- **Instructions for the task**
Nothing but the lines from the line that contains "make_pot(plant, cutters)" through the line that contains "bpy.data.objects.remove(obj)" should appear in the output, each reproduced exactly.

- **Information shown**

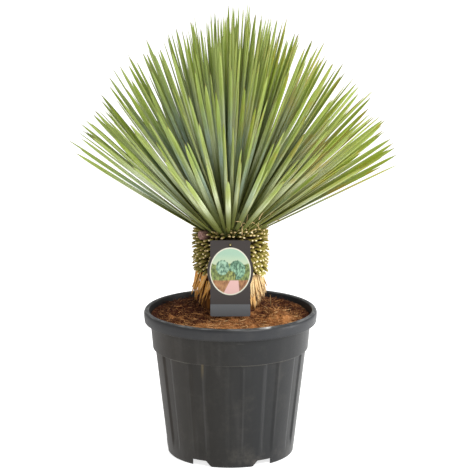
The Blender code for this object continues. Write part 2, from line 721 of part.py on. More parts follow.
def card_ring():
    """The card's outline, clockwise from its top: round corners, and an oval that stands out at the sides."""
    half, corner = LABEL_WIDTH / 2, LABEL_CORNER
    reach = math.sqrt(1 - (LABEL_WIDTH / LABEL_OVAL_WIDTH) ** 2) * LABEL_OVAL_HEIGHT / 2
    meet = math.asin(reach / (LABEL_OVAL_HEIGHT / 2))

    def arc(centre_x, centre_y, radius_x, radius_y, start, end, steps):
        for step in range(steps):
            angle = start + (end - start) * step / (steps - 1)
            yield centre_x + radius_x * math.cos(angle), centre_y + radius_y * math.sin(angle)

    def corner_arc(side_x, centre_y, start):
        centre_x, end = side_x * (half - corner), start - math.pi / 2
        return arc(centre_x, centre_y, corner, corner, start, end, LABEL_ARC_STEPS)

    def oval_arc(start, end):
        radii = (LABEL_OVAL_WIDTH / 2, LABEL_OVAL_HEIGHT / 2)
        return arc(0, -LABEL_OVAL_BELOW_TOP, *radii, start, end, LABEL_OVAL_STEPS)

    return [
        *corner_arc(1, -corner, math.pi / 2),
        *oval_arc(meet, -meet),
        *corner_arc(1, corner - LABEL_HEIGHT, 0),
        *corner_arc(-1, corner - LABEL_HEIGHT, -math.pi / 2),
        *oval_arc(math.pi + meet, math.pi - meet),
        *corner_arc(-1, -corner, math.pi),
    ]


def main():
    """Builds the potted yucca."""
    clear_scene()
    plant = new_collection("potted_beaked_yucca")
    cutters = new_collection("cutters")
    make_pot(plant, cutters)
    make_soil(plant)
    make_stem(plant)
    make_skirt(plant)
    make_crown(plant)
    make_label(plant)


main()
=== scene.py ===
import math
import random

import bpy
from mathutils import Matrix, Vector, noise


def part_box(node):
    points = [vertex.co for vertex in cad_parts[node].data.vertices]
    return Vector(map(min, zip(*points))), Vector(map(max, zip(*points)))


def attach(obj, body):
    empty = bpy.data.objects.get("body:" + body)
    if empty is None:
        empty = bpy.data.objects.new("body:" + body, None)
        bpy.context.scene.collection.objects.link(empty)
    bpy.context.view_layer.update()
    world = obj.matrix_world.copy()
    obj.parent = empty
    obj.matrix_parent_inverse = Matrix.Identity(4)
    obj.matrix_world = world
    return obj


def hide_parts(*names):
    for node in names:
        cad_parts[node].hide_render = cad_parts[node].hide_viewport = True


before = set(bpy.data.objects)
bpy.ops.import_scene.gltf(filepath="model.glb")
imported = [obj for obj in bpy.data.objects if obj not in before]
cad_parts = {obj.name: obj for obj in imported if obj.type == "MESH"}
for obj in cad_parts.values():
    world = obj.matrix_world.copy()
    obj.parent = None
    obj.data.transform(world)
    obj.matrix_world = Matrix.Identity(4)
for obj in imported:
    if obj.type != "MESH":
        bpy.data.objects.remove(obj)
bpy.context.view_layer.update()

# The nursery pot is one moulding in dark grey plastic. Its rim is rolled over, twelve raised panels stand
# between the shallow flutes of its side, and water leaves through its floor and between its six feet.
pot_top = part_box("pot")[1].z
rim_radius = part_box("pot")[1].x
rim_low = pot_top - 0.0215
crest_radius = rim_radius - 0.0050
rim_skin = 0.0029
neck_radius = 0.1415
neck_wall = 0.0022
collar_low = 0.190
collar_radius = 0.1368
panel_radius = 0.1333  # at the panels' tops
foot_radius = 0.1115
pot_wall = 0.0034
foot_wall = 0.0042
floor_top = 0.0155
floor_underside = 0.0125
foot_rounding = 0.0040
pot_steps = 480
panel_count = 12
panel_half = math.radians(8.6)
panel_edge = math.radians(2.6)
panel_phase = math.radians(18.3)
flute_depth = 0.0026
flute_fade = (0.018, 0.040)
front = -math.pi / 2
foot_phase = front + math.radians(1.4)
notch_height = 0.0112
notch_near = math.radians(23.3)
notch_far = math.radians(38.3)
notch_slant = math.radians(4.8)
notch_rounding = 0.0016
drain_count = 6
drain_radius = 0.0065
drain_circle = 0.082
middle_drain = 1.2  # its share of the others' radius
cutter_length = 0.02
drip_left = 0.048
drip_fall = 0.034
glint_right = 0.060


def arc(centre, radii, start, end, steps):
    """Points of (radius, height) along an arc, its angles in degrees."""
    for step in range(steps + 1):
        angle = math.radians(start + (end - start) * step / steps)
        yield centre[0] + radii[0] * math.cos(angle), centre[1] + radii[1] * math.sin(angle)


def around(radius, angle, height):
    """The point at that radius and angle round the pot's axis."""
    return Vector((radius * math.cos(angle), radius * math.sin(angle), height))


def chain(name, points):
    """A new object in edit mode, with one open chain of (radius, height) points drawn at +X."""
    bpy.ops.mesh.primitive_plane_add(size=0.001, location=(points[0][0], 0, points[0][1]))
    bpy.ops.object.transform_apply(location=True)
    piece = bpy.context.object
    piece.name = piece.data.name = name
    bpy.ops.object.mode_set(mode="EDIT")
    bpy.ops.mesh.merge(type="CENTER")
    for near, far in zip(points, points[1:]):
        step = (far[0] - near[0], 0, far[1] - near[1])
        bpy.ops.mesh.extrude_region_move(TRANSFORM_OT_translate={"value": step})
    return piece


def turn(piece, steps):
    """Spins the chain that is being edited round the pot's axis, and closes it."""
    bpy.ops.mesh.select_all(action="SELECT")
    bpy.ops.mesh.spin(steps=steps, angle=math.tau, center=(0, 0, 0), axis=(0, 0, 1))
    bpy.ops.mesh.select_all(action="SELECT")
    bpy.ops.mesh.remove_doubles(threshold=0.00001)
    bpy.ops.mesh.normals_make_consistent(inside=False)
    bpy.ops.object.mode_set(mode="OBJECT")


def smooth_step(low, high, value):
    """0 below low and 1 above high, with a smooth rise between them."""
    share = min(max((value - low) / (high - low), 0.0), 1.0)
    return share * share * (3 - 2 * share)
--
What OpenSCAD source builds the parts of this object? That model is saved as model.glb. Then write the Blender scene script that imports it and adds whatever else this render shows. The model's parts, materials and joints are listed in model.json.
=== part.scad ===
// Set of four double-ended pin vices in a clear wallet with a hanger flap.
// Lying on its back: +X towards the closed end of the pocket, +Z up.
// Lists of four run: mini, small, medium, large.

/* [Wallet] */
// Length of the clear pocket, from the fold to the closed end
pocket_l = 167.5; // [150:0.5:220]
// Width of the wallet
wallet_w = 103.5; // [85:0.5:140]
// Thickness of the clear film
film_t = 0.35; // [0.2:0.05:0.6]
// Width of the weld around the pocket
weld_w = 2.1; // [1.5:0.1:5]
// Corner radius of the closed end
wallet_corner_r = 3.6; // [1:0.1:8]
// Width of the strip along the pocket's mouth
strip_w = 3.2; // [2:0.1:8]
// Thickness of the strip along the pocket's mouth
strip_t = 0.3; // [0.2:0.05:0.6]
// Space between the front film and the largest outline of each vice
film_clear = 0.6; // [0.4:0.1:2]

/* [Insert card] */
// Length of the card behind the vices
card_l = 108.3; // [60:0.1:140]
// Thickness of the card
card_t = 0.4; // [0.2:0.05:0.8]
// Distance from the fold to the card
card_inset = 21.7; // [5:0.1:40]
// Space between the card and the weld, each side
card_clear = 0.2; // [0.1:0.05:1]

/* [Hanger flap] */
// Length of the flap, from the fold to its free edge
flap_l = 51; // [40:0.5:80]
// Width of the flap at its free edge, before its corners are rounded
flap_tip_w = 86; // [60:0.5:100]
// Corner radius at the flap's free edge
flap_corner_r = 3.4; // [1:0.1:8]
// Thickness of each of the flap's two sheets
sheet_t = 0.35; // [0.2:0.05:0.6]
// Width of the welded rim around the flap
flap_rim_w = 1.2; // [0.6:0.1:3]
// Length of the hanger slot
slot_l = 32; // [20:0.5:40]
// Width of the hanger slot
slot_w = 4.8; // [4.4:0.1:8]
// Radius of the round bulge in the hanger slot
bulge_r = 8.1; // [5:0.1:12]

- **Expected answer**
    make_pot(plant, cutters)
    make_soil(plant)
    make_stem(plant)
    make_skirt(plant)
    make_crown(plant)
    make_label(plant)


main()
=== scene.py ===
import math
import random

import bpy
from mathutils import Matrix, Vector, noise


def part_box(node):
    points = [vertex.co for vertex in cad_parts[node].data.vertices]
    return Vector(map(min, zip(*points))), Vector(map(max, zip(*points)))


def attach(obj, body):
    empty = bpy.data.objects.get("body:" + body)
    if empty is None:
        empty = bpy.data.objects.new("body:" + body, None)
        bpy.context.scene.collection.objects.link(empty)
    bpy.context.view_layer.update()
    world = obj.matrix_world.copy()
    obj.parent = empty
    obj.matrix_parent_inverse = Matrix.Identity(4)
    obj.matrix_world = world
    return obj


def hide_parts(*names):
    for node in names:
        cad_parts[node].hide_render = cad_parts[node].hide_viewport = True


before = set(bpy.data.objects)
bpy.ops.import_scene.gltf(filepath="model.glb")
imported = [obj for obj in bpy.data.objects if obj not in before]
cad_parts = {obj.name: obj for obj in imported if obj.type == "MESH"}
for obj in cad_parts.values():
    world = obj.matrix_world.copy()
    obj.parent = None
    obj.data.transform(world)
    obj.matrix_world = Matrix.Identity(4)
for obj in imported:
    if obj.type != "MESH":
        bpy.data.objects.remove(obj)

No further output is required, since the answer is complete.